• REQUEST: Exactly reproduce the lines that follow.

• INPUT DATA:
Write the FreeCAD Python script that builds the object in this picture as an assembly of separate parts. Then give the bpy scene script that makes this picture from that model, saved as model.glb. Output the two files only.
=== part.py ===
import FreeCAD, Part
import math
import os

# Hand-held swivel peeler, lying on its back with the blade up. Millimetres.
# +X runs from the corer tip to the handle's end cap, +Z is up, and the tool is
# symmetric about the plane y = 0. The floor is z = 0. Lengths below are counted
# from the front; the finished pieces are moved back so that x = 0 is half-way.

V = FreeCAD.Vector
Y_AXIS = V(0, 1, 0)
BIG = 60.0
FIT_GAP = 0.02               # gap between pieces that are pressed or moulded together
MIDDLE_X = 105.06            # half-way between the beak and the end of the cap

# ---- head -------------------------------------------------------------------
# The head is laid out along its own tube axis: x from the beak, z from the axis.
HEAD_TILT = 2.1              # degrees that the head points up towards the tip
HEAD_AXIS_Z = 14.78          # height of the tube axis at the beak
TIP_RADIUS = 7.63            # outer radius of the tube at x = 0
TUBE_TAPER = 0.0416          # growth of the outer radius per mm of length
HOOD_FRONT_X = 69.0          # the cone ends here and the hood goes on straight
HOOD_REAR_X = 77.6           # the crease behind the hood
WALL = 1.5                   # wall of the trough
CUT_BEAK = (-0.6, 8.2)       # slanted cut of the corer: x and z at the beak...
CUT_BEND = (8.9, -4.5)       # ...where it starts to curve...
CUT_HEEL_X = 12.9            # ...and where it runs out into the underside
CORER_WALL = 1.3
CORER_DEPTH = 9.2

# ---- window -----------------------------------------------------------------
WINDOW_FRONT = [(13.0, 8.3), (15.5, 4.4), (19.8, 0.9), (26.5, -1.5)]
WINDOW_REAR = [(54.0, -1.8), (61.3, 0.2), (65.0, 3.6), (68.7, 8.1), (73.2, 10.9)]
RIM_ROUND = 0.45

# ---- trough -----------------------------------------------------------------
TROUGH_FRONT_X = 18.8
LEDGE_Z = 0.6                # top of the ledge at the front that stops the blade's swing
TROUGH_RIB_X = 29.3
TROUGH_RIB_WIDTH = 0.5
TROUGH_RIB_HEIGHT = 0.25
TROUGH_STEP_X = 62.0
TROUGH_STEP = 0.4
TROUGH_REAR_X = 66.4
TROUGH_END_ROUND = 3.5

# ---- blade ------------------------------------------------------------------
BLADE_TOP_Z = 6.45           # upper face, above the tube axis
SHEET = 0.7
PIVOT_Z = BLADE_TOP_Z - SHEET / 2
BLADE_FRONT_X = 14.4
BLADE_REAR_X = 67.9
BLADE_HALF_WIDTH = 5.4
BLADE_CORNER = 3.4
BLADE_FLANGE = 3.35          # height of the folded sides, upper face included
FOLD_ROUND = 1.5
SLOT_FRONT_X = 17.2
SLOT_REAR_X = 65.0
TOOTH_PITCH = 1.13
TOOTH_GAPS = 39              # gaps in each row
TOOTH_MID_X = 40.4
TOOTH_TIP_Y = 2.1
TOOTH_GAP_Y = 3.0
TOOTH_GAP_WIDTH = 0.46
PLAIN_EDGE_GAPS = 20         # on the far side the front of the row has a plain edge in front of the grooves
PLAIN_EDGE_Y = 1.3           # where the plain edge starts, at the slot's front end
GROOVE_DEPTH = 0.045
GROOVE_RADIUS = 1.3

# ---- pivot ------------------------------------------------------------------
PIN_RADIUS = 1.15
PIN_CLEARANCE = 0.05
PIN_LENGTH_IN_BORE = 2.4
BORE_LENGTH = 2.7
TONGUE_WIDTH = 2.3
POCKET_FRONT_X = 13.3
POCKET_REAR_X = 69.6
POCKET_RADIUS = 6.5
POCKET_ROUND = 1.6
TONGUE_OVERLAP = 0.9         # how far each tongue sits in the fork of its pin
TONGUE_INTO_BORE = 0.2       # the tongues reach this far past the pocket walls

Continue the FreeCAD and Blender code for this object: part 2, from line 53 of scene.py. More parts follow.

• THE COMPLETED TASK:
Write the FreeCAD Python script that builds the object in this picture as an assembly of separate parts. Then give the bpy scene script that makes this picture from that model, saved as model.glb. Output the two files only.
=== part.py ===
import FreeCAD, Part
import math
import os

# Hand-held swivel peeler, lying on its back with the blade up. Millimetres.
# +X runs from the corer tip to the handle's end cap, +Z is up, and the tool is
# symmetric about the plane y = 0. The floor is z = 0. Lengths below are counted
# from the front; the finished pieces are moved back so that x = 0 is half-way.

V = FreeCAD.Vector
Y_AXIS = V(0, 1, 0)
BIG = 60.0
FIT_GAP = 0.02               # gap between pieces that are pressed or moulded together
MIDDLE_X = 105.06            # half-way between the beak and the end of the cap

# ---- head -------------------------------------------------------------------
# The head is laid out along its own tube axis: x from the beak, z from the axis.
HEAD_TILT = 2.1              # degrees that the head points up towards the tip
HEAD_AXIS_Z = 14.78          # height of the tube axis at the beak
TIP_RADIUS = 7.63            # outer radius of the tube at x = 0
TUBE_TAPER = 0.0416          # growth of the outer radius per mm of length
HOOD_FRONT_X = 69.0          # the cone ends here and the hood goes on straight
HOOD_REAR_X = 77.6           # the crease behind the hood
WALL = 1.5                   # wall of the trough
CUT_BEAK = (-0.6, 8.2)       # slanted cut of the corer: x and z at the beak...
CUT_BEND = (8.9, -4.5)       # ...where it starts to curve...
CUT_HEEL_X = 12.9            # ...and where it runs out into the underside
CORER_WALL = 1.3
CORER_DEPTH = 9.2

# ---- window -----------------------------------------------------------------
WINDOW_FRONT = [(13.0, 8.3), (15.5, 4.4), (19.8, 0.9), (26.5, -1.5)]
WINDOW_REAR = [(54.0, -1.8), (61.3, 0.2), (65.0, 3.6), (68.7, 8.1), (73.2, 10.9)]
RIM_ROUND = 0.45

# ---- trough -----------------------------------------------------------------
TROUGH_FRONT_X = 18.8
LEDGE_Z = 0.6                # top of the ledge at the front that stops the blade's swing
TROUGH_RIB_X = 29.3
TROUGH_RIB_WIDTH = 0.5
TROUGH_RIB_HEIGHT = 0.25
TROUGH_STEP_X = 62.0
TROUGH_STEP = 0.4
TROUGH_REAR_X = 66.4
TROUGH_END_ROUND = 3.5

# ---- blade ------------------------------------------------------------------
BLADE_TOP_Z = 6.45           # upper face, above the tube axis
SHEET = 0.7
PIVOT_Z = BLADE_TOP_Z - SHEET / 2
BLADE_FRONT_X = 14.4
BLADE_REAR_X = 67.9
BLADE_HALF_WIDTH = 5.4
BLADE_CORNER = 3.4
BLADE_FLANGE = 3.35          # height of the folded sides, upper face included
FOLD_ROUND = 1.5
SLOT_FRONT_X = 17.2
SLOT_REAR_X = 65.0
TOOTH_PITCH = 1.13
TOOTH_GAPS = 39              # gaps in each row
TOOTH_MID_X = 40.4
TOOTH_TIP_Y = 2.1
TOOTH_GAP_Y = 3.0
TOOTH_GAP_WIDTH = 0.46
PLAIN_EDGE_GAPS = 20         # on the far side the front of the row has a plain edge in front of the grooves
PLAIN_EDGE_Y = 1.3           # where the plain edge starts, at the slot's front end
GROOVE_DEPTH = 0.045
GROOVE_RADIUS = 1.3

# ---- pivot ------------------------------------------------------------------
PIN_RADIUS = 1.15
PIN_CLEARANCE = 0.05
PIN_LENGTH_IN_BORE = 2.4
BORE_LENGTH = 2.7
TONGUE_WIDTH = 2.3
POCKET_FRONT_X = 13.3
POCKET_REAR_X = 69.6
POCKET_RADIUS = 6.5
POCKET_ROUND = 1.6
TONGUE_OVERLAP = 0.9         # how far each tongue sits in the fork of its pin
TONGUE_INTO_BORE = 0.2       # the tongues reach this far past the pocket walls

Continue the FreeCAD and Blender code for this object: part 2, from line 53 of scene.py. More parts follow.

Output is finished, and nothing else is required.